The Socialist Surge: Sanchez, WFP & the Shadow Takeover Strategy
A second faction is built around Gabriel Sanchez, who openly aligns with the Working Families Party (WFP), a national progressive network with ambitions to reshape Democratic parties from within. In New York, WFP has long worked to “take over” or significantly influence the Democratic infrastructure by endorsing and organizing insurgent candidates. (See recent WFP-backed Democratic primary sweep in several New York cities.) Times Union
That strategy now appears to be creeping into Georgia, and Cobb County in particular. The WFP is viewed by many as attempting to replicate its national model: invest in local candidates, build volunteer networks, shape messaging, and gradually pull the party leftward.
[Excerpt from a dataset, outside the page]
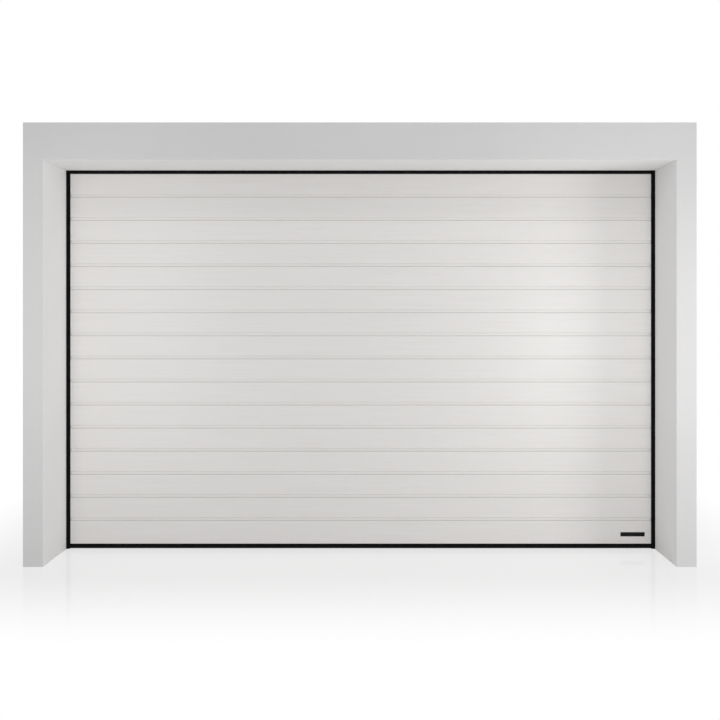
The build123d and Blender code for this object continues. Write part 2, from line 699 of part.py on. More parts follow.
def spring_cones():
    """Fixed cone at the middle bracket and winding cone at the spring's far end."""
    plug = SPRING_INNER_RADIUS - SEAT_GAP
    start = spring_start()
    flange = start - SEAT_GAP
    fixed = round_shaft(
        (flange - CONE_FLANGE, flange, CONE_FLANGE_RADIUS),
        (flange, start + CONE_PLUG, plug),
    )
    end = start + SPRING_LENGTH
    collar = end + SEAT_GAP
    winding = round_shaft(
        (end - CONE_PLUG, collar, plug),
        (collar, collar + CONE_HEAD, CONE_FLANGE_RADIUS),
    )
    return [fixed, winding]


def center_bracket():
    """Foot on the lintel and an upright web with the shaft's middle bearing."""
    high = PORTAL_HEIGHT - CENTER_FOOT_DROP
    low = high - CENTER_FOOT_HEIGHT
    foot_back = WALL_BACK + CENTER_FOOT_SHEET
    half = CENTER_FOOT_WIDTH / 2
    foot = block((-half, half), (WALL_BACK, foot_back), (low, high))
    web = outline(
        (foot_back, low), (foot_back, high),
        (SHAFT_Y, SHAFT_Z + BEARING_RADIUS), (SHAFT_Y + BEARING_RADIUS, SHAFT_Z),
    )
    web += Pos(SHAFT_Y, SHAFT_Z) * Circle(BEARING_RADIUS)
    web -= Pos(SHAFT_Y, SHAFT_Z) * Circle(SHAFT_HOLE)
    return foot + along_x(web, -CENTER_WEB / 2, CENTER_WEB / 2)


def end_bearing_plate():
    """Plate on the post's head with the shaft's end bearing."""
    back = SHAFT_Y + END_PLATE_FRONT
    low = SHAFT_Z - END_PLATE_DROP
    high = SHAFT_Z + END_PLATE_RISE
    start = TRACK_OUTER_X + END_PLATE_GAP
    end = start + END_PLATE_SHEET
    plate = outline(
        (POST_BACK, low), (SHAFT_Y, low), (back, SHAFT_Z - END_PLATE_RISE), (back, high), (POST_BACK, high)
    )
    bearing = Pos(SHAFT_Y, SHAFT_Z) * Circle(BEARING_RADIUS)
    flange_x = (end, POST_LEG_X - FRAME_SHEET)
    piece = along_x(plate, start, end) + along_x(bearing, start - END_BOSS, start)
    piece += block(flange_x, (POST_BACK, POST_BACK + END_PLATE_SHEET), (low, high))
    shaft_hole = Pos(SHAFT_Y, SHAFT_Z) * Circle(SHAFT_HOLE)
    return piece - along_x(shaft_hole, start - END_BOSS, end)


def cable_drum():
    """Drum between two flanges that carries the cable, with a hub up to the end bearing."""
    floor = DRUM_RADIUS - CABLE_RADIUS - CABLE_FIT
    start = CABLE_X - DRUM_BARREL / 2
    end = CABLE_X + DRUM_BARREL / 2
    hub_end = TRACK_OUTER_X + END_PLATE_GAP - END_BOSS - SEAT_GAP
    return round_shaft(
        (start - DRUM_FLANGE, start, DRUM_RIM_RADIUS),
        (start, end, floor),
        (end, end + DRUM_FLANGE, DRUM_FLANGE_RADIUS),
        (end + DRUM_FLANGE, hub_end, DRUM_HUB_RADIUS),
    )


def lift_cable():
    """Tight cable from the drum to its eye round the bottom bracket's pin."""
    foot = CABLE_PIN_Z + CABLE_EYE_RADIUS - CABLE_RADIUS
    cable = along_z(Pos(CABLE_X, CABLE_Y) * small_round(CABLE_RADIUS), foot, SHAFT_Z)
    cable += along_z(Pos(CABLE_X, CABLE_Y) * small_round(FERRULE_RADIUS), foot, foot + FERRULE_LENGTH)
    half = CABLE_EYE_WIDTH / 2
    eye = rod(CABLE_EYE_RADIUS, CABLE_X - half, CABLE_X + half, CABLE_Y, CABLE_PIN_Z)
    eye -= rod(CABLE_PIN_RADIUS + SEAT_GAP, CABLE_X - half, CABLE_X + half, CABLE_Y, CABLE_PIN_Z)
    return cable + eye


def main():
    os.makedirs("parts", exist_ok=True)

    save("portal_lintel", [portal_lintel()])
    save_sides("portal_jamb", [portal_jamb()])
    save_sides("frame_post", [frame_post()])
    save("frame_header", [frame_header()])
    save_sides("side_seal", [side_seal()])
    save("top_seal", [top_seal()])

    for index in range(SECTION_COUNT):
        save(f"section_{index + 1}", [section(index)])
    save_sides("end_caps", end_caps())
    save("bottom_rail", [bottom_rail()])
    save("bottom_seal", [bottom_seal()])

    lower, upper = center_hinges()
    save("center_hinge_lower_leaves", lower)
    save("center_hinge_upper_leaves", upper)
    save_sides("end_hinges", end_hinges())
    save_both("bottom_brackets", [bottom_bracket()])
    save_both("top_brackets", [top_bracket()])
    save_sides("rollers", [roller(height) for height in roller_heights()])
    save_sides("roller_axles", [axle(height) for height in roller_heights()])

    save_sides("vertical_track", [vertical_track()])
    save_sides("track_curve", [track_curve()])
    save_sides("horizontal_track", [horizontal_track()])
    save_sides("track_brackets", track_brackets())
    save_both("flag_brackets", [flag_bracket()])
    save_sides("track_stiffener", [track_stiffener()])
    save("rear_crossbar", [rear_crossbar()])
    save_sides("rear_hanger", [rear_hanger()])

    save("torsion_shaft", [torsion_shaft()])
    save_sides("torsion_spring", [torsion_spring()])
    save_both("spring_cones", spring_cones())
    save("center_bracket", [center_bracket()])
    save_both("end_bearing_plates", [end_bearing_plate()])
    save_both("cable_drums", [cable_drum()])
    save_sides("lift_cable", [lift_cable()])


main()
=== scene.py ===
import bmesh
import bpy
import json
from math import cos, pi, radians, sin, tau
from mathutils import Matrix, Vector


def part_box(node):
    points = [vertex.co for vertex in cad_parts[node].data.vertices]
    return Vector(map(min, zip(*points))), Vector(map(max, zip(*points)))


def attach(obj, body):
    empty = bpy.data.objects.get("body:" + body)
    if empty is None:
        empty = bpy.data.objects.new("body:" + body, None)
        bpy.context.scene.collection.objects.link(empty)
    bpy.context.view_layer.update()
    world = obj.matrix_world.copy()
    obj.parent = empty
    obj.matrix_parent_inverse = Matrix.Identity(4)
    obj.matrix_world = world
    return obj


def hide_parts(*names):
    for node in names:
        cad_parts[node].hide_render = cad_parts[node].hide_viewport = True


# Sectional garage door: finishes, fasteners, rollers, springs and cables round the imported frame.
# Metres, in the frame's own axes: X to the right, Y into the garage, Z up.

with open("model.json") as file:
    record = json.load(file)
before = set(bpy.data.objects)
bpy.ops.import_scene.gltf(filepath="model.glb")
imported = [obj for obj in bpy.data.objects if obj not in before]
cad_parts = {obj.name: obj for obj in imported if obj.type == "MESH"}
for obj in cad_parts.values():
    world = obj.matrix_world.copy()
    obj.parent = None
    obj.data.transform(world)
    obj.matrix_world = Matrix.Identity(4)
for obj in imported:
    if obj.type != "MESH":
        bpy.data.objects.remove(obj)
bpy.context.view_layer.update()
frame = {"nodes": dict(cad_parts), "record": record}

MM = 0.001


def mm(values):
    """Metres for a number of millimetres, or for lists of such numbers."""
    if isinstance(values, (int, float)):
        return values * MM
    return [mm(value) for value in values]


X_AXIS = Vector((1, 0, 0))
Y_AXIS = Vector((0, 1, 0))
Z_AXIS = Vector((0, 0, 1))
SIDES = ((-1, "left"), (1, "right"))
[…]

Sanchez’s campaign has accepted support from socialist and radical activist groups. His model seems to be not just to run himself, but to build a local progressive bench that can contest everything from school board races to state offices.
In SD-35, though Sanchez has not publicly endorsed a candidate yet, many see his approach as the blueprint for a longer-term takeover: plant allies, nudge ideology, and let those with patience build power.
The Rise of the Rebels: (a.k.a. ‘Rebels Without Results’)
Another faction has formed around Jaha Howard, a former Cobb School Board member who now represents the “rebels without a cause” wing of the party. This group is loud, confrontational, and more interested in symbolic struggle than coalition or governance.
Advocates of this approach relish sharp rhetoric and bold stands. But critics say Howard’s camp has repeatedly shown it cannot deliver when it matters. As political figure Erik Allen put it, Howard is “not someone who can govern”, a critique that many in local Democratic circles now use to define that wing.
“They love to fight, but they can’t lead,” one party insider said of the Howard crowd.
This faction thrives on agitation, polarization, and media spectacle, not, durable influence. Howard’s announcement shows that this is the 6th time the dentist from Smyrna, has offered himself as a candidate while ultimately only winning one time in the 2018 Cobb County Board of Education race. According to that same insider, Howard’s statement on his website seems to describe him aptly. “I’ll figure the rest out.” Showing that he does not seem to know why he is running for this office or the plethora of others that he has run for.in recent years.
The Wilkerson Faction: Education Battles, Anti-SPLOST, Loud Complaints
The fourth group, led by Representative David Wilkerson, zeroes in on local schools and infrastructure funding. Wilkerson and his allies have been among the strongest critics of the McEachern High School administration, accusing it of opacity and mismanagement. They have also opposed Ed-SPLOST, framing it as an unfair burden on taxpayers despite the program’s widespread support and proven record.
Their candidate in this race is John Williams, an Osborne-area resident who has publicly attacked the school district for “wasting taxpayer money” and “ignoring families.” The Wilkerson faction candidate, Williams, claims that he was instrumental in locating the CITA program at Osborne, a claim skeptics say ignores the more mundane logic of central geographic placement.
Though loud in numerous complaints, this faction’s ability to convert criticism into actual policy or electoral gains is questionable.
The Senate 35 Race: A Microcosm of a Party in Chaos
In SD-35, the race features Democratic candidates; Roger Bruce, Jaha Howard, John Williams and others will compete for the Democratic nomination. But rather than offering a unified front against Republicans, Cobb Democrats are splitting with each faction pushing its brand.
Bruce, backed by the old guard, appeals to those who want stability. The WFP-aligned faction offers a more radical alternative but has yet to consolidate power behind one candidate. Howard’s rebel faction adds noise but contributes little in terms of measurable outcomes. And Wilkerson-aligned actors stay focused on continuously feuding with local education bodies and other groups.
What this election reveals is not just an ideological contest, but a structural collapse of internal party discipline. No candidate carries the full weight of party machinery; no consensus emerges on messaging, obedience, or loyalty.